Against future hypersonic cruise missiles if F-35 did not exist it would have to be invented. Hypersonic cruise missiles are the biggest emerging realistic threat against the fleet and “others.” (Dr. Mark Lewis former Chief Scientist USAF). With nine minutes of incoming flight, seven minutes can be an eternity at speed of light. The F-35 is a component of focusing energy weapon, “tron” warfare capability and kinetic weapon research relevant to the task and is hence enhanced ship survivability in an operational theater.
The US and its Pacific allies can be their own relative reactive enemy if PLA gets hypersonic cruise missiles. An F-35 lighting up threats 800 miles out and vectoring our killer hypersonic cruise missiles will be a deadly first shot, the one that really counts
The F-35 sensor engine is a key element to fighting “Tron War.” The F-35 seen as a fleet of capability provides an entirely new approach to cognitive learning for the warfighter. Similar to Jean Piaget’s approach to understanding the cognitive learning of the child, the fleet learns as it fights and reaches different levels of competence and capabilities in dealing with the reactive enemy.
This point was driven home in a recent note made by Dean Ebert, a Naval Academy Grad, and former USMC pilot.

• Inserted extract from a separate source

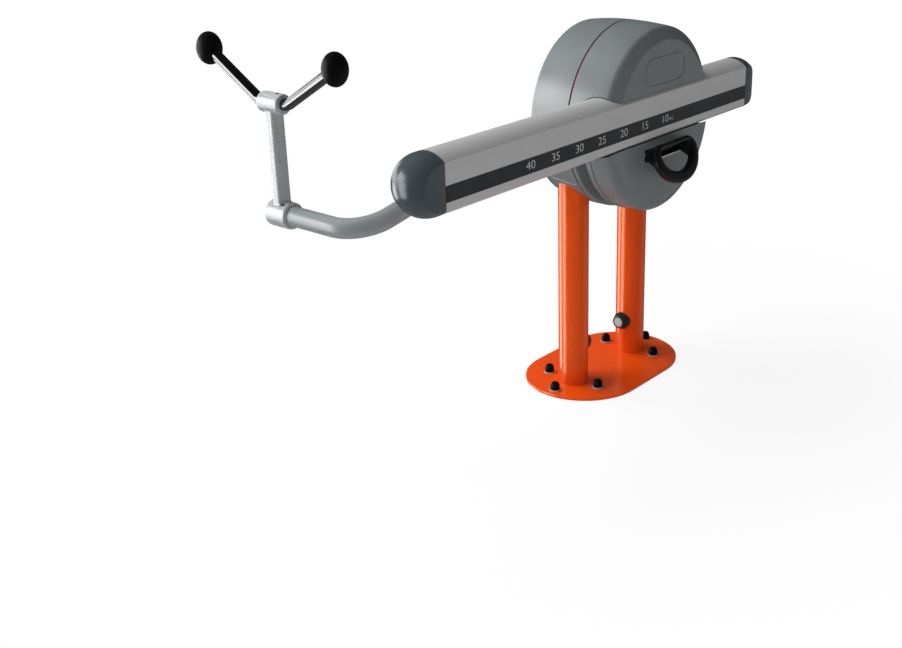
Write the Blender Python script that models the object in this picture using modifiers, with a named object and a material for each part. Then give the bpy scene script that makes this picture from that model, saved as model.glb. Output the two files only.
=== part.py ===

Dean was one of the key sources of an interview done at the Paris Air Show in 2007 by Doug Barrie and Amy Butler when they were talking with General Trautman, then DCA of the USMC, about the future of Electronic Warfare.
Behavioral aspects of cognition are finding their way into architectures, processing, fusion, and distribution/collaboration of information nodes. Pulling your thread of increased processing power and open architectures — not to mention C4ISR-D and the Z-axis — we are now able to interact with our environment in a more “human” way.
By this I mean that we sense our environment, we understand it, we interact with it based on that understanding, and then as the environment changes we change with it.
Throughout this process, we allow our systems/networks to learn not only what it has sensed and which dials to turn to better interact, but to remember what they HAVE learned… then they can share that with other nodes that may have interests.
You could think of a automated equalizer for a stereo that adapts automatically to a room based on user defined preferences.
Cognitive computing/architectures will be necessary to combat the PLA threat… smaller, disposable “swarms” of sensors, non-kinetic/kinetic attack options will be essential to defeating the numbers of threats while minimizing the risk of our manned systems.
To this end, if JSF with it’s perception of the world, and ability to display/control information is able to direct or at least perceive what the swarms of intelligent sensors are doing, you’ve got yourself a true multiplier.
Each node in the battlespace must be a collaborator… it must be able to share it’s understanding of the environment as well as it’s sensed knowledge, it ALSO must be able to be interacted with… whether asked a question, pass along information, or change its mode of operation/aim point.
We don’t need to limit our non-kinetic (EW) options to a power game — EMS finesse is relevant. Also, with just a little imagination you could conceive of numerous ways to prosecute traditional targets from new and interesting angles.
All of this said, it is certain that our interaction with information will shape our ability to deter, engage, and defeat any enemy that may be identified.